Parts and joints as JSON
————————

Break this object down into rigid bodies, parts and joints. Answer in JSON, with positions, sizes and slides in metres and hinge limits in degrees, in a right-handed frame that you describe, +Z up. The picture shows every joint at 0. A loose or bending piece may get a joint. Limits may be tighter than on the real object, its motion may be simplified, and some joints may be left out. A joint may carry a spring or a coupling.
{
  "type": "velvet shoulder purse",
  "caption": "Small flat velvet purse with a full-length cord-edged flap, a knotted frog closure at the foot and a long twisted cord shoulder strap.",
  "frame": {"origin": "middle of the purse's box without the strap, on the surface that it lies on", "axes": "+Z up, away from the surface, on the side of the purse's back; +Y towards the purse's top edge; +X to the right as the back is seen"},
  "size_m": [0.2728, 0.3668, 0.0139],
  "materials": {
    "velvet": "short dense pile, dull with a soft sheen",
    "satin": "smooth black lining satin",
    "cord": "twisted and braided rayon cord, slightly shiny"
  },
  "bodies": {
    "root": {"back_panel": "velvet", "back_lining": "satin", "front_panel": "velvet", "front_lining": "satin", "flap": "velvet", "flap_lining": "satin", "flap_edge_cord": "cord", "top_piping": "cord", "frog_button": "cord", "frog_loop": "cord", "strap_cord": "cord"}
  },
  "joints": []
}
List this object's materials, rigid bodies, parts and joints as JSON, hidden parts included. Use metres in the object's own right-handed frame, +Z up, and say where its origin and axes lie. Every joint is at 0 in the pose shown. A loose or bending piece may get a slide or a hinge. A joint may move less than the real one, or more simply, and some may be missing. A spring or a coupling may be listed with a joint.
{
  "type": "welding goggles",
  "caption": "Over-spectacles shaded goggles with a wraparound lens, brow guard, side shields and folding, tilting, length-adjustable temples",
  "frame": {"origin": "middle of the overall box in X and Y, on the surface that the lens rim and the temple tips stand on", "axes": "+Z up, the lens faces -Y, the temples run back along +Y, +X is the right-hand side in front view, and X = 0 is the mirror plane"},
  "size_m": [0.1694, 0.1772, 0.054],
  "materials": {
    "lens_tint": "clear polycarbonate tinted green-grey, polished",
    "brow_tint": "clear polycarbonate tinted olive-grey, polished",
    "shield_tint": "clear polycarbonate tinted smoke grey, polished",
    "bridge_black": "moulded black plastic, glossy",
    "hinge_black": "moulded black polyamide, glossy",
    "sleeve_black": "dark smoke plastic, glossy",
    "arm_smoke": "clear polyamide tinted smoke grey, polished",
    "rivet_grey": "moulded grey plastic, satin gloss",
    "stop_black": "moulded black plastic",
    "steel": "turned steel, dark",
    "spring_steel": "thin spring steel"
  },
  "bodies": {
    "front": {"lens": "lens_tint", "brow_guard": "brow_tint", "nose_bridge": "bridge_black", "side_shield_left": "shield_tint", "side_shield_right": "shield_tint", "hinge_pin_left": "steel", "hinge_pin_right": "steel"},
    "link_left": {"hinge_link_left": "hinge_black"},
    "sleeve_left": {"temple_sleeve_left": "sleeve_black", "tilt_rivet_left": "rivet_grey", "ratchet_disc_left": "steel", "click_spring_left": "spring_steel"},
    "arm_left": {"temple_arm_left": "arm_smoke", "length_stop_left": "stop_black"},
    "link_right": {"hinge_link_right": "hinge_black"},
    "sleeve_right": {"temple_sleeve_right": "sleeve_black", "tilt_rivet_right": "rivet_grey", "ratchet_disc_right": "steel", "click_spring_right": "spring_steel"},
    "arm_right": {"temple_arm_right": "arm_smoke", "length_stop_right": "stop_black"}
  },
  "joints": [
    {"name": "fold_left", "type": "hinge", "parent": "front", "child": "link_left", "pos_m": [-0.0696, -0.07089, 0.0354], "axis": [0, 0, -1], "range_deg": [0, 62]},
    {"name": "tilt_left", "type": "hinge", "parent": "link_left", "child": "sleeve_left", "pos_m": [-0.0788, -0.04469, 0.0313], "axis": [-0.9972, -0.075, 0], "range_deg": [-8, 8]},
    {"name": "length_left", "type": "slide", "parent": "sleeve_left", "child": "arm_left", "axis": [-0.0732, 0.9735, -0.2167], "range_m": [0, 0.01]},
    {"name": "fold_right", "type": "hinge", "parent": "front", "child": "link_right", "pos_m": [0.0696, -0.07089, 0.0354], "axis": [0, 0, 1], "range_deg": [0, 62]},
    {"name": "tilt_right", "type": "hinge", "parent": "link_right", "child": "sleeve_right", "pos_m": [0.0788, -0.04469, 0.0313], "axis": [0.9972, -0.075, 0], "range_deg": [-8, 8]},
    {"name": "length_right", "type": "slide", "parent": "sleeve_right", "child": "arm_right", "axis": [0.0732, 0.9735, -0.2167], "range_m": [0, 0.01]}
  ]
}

————————

Your instructions ::
From the records above, extract everything verbatim.

Answer to the task ::
Break this object down into rigid bodies, parts and joints. Answer in JSON, with positions, sizes and slides in metres and hinge limits in degrees, in a right-handed frame that you describe, +Z up. The picture shows every joint at 0. A loose or bending piece may get a joint. Limits may be tighter than on the real object, its motion may be simplified, and some joints may be left out. A joint may carry a spring or a coupling.
{
  "type": "velvet shoulder purse",
  "caption": "Small flat velvet purse with a full-length cord-edged flap, a knotted frog closure at the foot and a long twisted cord shoulder strap.",
  "frame": {"origin": "middle of the purse's box without the strap, on the surface that it lies on", "axes": "+Z up, away from the surface, on the side of the purse's back; +Y towards the purse's top edge; +X to the right as the back is seen"},
  "size_m": [0.2728, 0.3668, 0.0139],
  "materials": {
    "velvet": "short dense pile, dull with a soft sheen",
    "satin": "smooth black lining satin",
    "cord": "twisted and braided rayon cord, slightly shiny"
  },
  "bodies": {
    "root": {"back_panel": "velvet", "back_lining": "satin", "front_panel": "velvet", "front_lining": "satin", "flap": "velvet", "flap_lining": "satin", "flap_edge_cord": "cord", "top_piping": "cord", "frog_button": "cord", "frog_loop": "cord", "strap_cord": "cord"}
  },
  "joints": []
}
List this object's materials, rigid bodies, parts and joints as JSON, hidden parts included. Use metres in the object's own right-handed frame, +Z up, and say where its origin and axes lie. Every joint is at 0 in the pose shown. A loose or bending piece may get a slide or a hinge. A joint may move less than the real one, or more simply, and some may be missing. A spring or a coupling may be listed with a joint.
{
  "type": "welding goggles",
  "caption": "Over-spectacles shaded goggles with a wraparound lens, brow guard, side shields and folding, tilting, length-adjustable temples",
  "frame": {"origin": "middle of the overall box in X and Y, on the surface that the lens rim and the temple tips stand on", "axes": "+Z up, the lens faces -Y, the temples run back along +Y, +X is the right-hand side in front view, and X = 0 is the mirror plane"},
  "size_m": [0.1694, 0.1772, 0.054],
  "materials": {
    "lens_tint": "clear polycarbonate tinted green-grey, polished",
    "brow_tint": "clear polycarbonate tinted olive-grey, polished",
    "shield_tint": "clear polycarbonate tinted smoke grey, polished",
    "bridge_black": "moulded black plastic, glossy",
    "hinge_black": "moulded black polyamide, glossy",
    "sleeve_black": "dark smoke plastic, glossy",
    "arm_smoke": "clear polyamide tinted smoke grey, polished",
    "rivet_grey": "moulded grey plastic, satin gloss",
    "stop_black": "moulded black plastic",
    "steel": "turned steel, dark",
    "spring_steel": "thin spring steel"
  },
  "bodies": {
    "front": {"lens": "lens_tint", "brow_guard": "brow_tint", "nose_bridge": "bridge_black", "side_shield_left": "shield_tint", "side_shield_right": "shield_tint", "hinge_pin_left": "steel", "hinge_pin_right": "steel"},
    "link_left": {"hinge_link_left": "hinge_black"},
    "sleeve_left": {"temple_sleeve_left": "sleeve_black", "tilt_rivet_left": "rivet_grey", "ratchet_disc_left": "steel", "click_spring_left": "spring_steel"},
    "arm_left": {"temple_arm_left": "arm_smoke", "length_stop_left": "stop_black"},
    "link_right": {"hinge_link_right": "hinge_black"},
    "sleeve_right": {"temple_sleeve_right": "sleeve_black", "tilt_rivet_right": "rivet_grey", "ratchet_disc_right": "steel", "click_spring_right": "spring_steel"},
    "arm_right": {"temple_arm_right": "arm_smoke", "length_stop_right": "stop_black"}
  },
  "joints": [
    {"name": "fold_left", "type": "hinge", "parent": "front", "child": "link_left", "pos_m": [-0.0696, -0.07089, 0.0354], "axis": [0, 0, -1], "range_deg": [0, 62]},
    {"name": "tilt_left", "type": "hinge", "parent": "link_left", "child": "sleeve_left", "pos_m": [-0.0788, -0.04469, 0.0313], "axis": [-0.9972, -0.075, 0], "range_deg": [-8, 8]},
    {"name": "length_left", "type": "slide", "parent": "sleeve_left", "child": "arm_left", "axis": [-0.0732, 0.9735, -0.2167], "range_m": [0, 0.01]},
    {"name": "fold_right", "type": "hinge", "parent": "front", "child": "link_right", "pos_m": [0.0696, -0.07089, 0.0354], "axis": [0, 0, 1], "range_deg": [0, 62]},
    {"name": "tilt_right", "type": "hinge", "parent": "link_right", "child": "sleeve_right", "pos_m": [0.0788, -0.04469, 0.0313], "axis": [0.9972, -0.075, 0], "range_deg": [-8, 8]},
    {"name": "length_right", "type": "slide", "parent": "sleeve_right", "child": "arm_right", "axis": [0.0732, 0.9735, -0.2167], "range_m": [0, 0.01]}
  ]
}